**Goal of the exercise**
Will you quote precisely the lines that run from the top of the material below to the line containing "obj.parent = empty", both ends included?

**Dataset extract**
+ + + + + + +
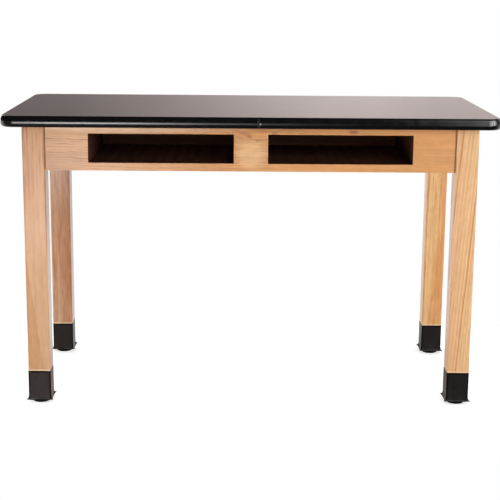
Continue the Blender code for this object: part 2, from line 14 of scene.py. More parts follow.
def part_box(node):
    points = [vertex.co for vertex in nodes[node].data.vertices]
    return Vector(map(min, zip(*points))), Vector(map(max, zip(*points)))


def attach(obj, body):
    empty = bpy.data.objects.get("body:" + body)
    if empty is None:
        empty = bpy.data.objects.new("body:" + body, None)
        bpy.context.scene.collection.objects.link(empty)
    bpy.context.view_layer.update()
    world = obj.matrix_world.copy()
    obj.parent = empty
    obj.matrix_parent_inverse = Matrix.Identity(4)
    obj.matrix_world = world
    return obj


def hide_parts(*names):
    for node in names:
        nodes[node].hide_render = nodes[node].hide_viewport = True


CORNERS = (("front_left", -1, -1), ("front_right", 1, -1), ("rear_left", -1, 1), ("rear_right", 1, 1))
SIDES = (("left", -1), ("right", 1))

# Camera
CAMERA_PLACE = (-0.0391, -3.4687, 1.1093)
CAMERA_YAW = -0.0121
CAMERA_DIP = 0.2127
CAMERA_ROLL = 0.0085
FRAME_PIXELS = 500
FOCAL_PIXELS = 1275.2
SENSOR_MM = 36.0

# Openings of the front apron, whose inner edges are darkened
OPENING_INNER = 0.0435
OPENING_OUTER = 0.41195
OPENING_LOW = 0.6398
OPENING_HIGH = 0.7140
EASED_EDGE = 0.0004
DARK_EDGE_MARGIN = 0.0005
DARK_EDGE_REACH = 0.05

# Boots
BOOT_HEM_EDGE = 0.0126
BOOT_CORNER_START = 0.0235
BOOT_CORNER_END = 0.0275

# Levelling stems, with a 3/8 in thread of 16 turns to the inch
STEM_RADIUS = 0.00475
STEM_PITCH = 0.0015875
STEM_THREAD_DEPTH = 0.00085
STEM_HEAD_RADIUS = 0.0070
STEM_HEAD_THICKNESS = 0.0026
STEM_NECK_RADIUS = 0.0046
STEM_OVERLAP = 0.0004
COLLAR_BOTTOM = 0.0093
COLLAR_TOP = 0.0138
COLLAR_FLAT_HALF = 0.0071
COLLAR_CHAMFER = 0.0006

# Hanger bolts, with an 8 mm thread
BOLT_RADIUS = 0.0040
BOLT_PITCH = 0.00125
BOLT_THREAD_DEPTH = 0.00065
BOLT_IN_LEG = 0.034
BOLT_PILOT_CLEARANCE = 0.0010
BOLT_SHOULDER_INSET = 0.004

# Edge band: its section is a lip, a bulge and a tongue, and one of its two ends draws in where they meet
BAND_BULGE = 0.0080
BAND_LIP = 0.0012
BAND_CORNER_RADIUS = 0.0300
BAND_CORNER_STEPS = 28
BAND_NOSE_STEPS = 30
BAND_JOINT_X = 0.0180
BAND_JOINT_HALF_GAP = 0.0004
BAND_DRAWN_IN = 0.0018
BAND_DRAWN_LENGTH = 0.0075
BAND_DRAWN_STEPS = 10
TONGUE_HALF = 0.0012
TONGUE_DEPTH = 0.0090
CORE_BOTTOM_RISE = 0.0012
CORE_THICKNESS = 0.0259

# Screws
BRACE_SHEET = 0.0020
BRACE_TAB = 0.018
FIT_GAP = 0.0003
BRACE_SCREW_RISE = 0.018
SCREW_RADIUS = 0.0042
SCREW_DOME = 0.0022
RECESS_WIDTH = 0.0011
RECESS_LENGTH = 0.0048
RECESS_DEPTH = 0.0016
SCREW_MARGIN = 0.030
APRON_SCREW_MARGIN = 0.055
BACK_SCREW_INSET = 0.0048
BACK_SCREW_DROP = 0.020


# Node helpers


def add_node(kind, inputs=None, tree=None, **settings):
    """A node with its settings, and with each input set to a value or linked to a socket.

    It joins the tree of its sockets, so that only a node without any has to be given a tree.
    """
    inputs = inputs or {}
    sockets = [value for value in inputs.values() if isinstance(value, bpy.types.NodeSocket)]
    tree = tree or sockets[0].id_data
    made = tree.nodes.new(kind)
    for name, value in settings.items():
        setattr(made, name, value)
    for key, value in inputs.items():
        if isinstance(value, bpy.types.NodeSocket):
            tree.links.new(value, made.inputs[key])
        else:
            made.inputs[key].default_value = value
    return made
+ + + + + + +
**Task output**
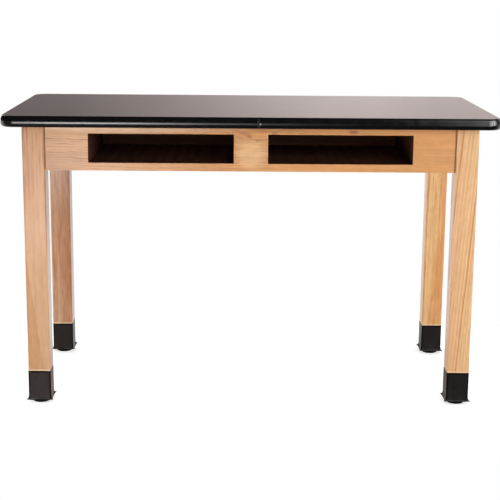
Continue the Blender code for this object: part 2, from line 14 of scene.py. More parts follow.
def part_box(node):
    points = [vertex.co for vertex in nodes[node].data.vertices]
    return Vector(map(min, zip(*points))), Vector(map(max, zip(*points)))


def attach(obj, body):
    empty = bpy.data.objects.get("body:" + body)
    if empty is None:
        empty = bpy.data.objects.new("body:" + body, None)
        bpy.context.scene.collection.objects.link(empty)
    bpy.context.view_layer.update()
    world = obj.matrix_world.copy()
    obj.parent = empty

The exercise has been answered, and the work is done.